As a freelancer, DeFino may have made $40,000 in a good year. Now, she makes six figures from her Substack subscriptions. Even more valuable, she’s made a name for herself. Now, the outlets that passed on her stories reach out to her regularly. She usually says no. “I make more money per word writing for myself, and have more fun doing it.”

Call the authorities on the Substacks, and who will show up? Those who used to preside over product recommendations and how-to service for national magazines — Allure’s former editor-in-chief Michelle Lee and O’s former beauty director Val Monroe — have turned to email to preach directly to the masses. An ad could take months to convince a person to try a new foundation, while a newsletter serves in the manner of a greased ice luge down the purchase funnel. In Reilly’s Magasin, recommendations are cast in the voice of a funny friend whose taste you find irresistible, but they also come surrounded by news and diaries, and regularly — sometimes four letters in a week.

“Big picture, my income is greater now than it was when I worked in-house,” Reilly told me.

Imitators hoping to create their own Magasins tend to lean too heavily on the product recommendations and personal shopping edits. Certainly these resonate with audiences, who may follow a beauty writer long after they’ve left their job of beauty writing. But are they worth paying for when most are shilling the same things?

A half-decent newsletter is a heavy sword, and not many can hack it. Those that can offer content of bona fide value, be it thoughtful critique or original reporting, or those who can turn their shopping lists into candy, are most likely to thrive.

“It brings me back to the original days of blogging,” a VP at a communications firm told me, particularly in how brands and companies are now looking to individual contributors for launch exclusives and on-the-record conversations over traditional outlets, who have no choice but to double-down on newsletters.

New York Magazine’s The Cut syndicates Monroe’s “How To Not F*ck Up Your Face”, Red has syndicated Bhagwandas’ The Power Room, and Bhagwandas and DeFino both contribute to The Guardian.

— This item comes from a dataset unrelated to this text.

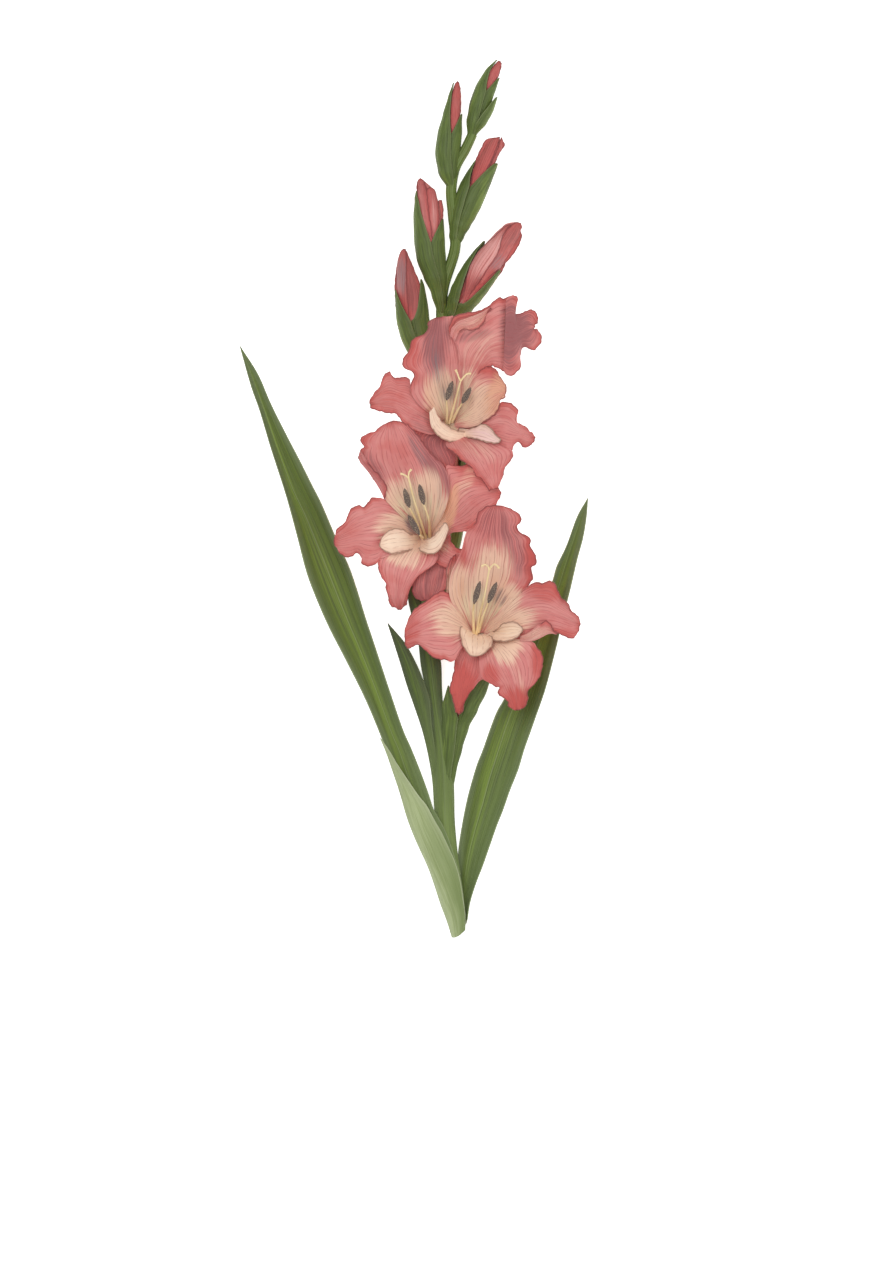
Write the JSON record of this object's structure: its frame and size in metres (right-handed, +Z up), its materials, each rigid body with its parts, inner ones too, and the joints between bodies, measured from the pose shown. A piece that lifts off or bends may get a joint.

Newsletters can be corporate watchdogs, and they can also be corporate tools. When Metzger started The Beauty Loop, the only other such industry-focused publication was called Media Intel, run by the publicist Jaime Maser. (Maser’s might be the longest running beauty newsletter in digital history — she started charging for it in 2016, the year before Substack launched) Using Memberful for subscriptions and Mailchimp for content, Metzger has styled her newsletter as an industry-wide resource, and charges accordingly; up to $600 for mid- to large-sized beauty press corps, though she writes a free letter for journalists and writers.

“My focus was simply building an audience and providing essential and useful information to assist our jobs,” she said. “Which keep getting harder.” Metzger will also partner with brands or agencies to run ads, classifieds or collect research.

All of this would be of little consequence if major outlets weren’t withering in inverse proportion. Publishers like Condé Nast are plagued by layoffs, and are scraping their beauty teams clean; digital bastions like Refinery29 are simply powering off. The irony of Into the Gloss interviewing Reilly on the occasion of one of the site’s relaunches is that it exemplifies a taste shift away from websites and into inboxes.

“I think the newsletter format can push the beauty media forward in terms of proving what readers want, which is not TikTok trend coverage.” DeFino told me. “Beauty readers are smarter than that, they want better than that, they deserve better than that.” They’re willing to pay for it, too.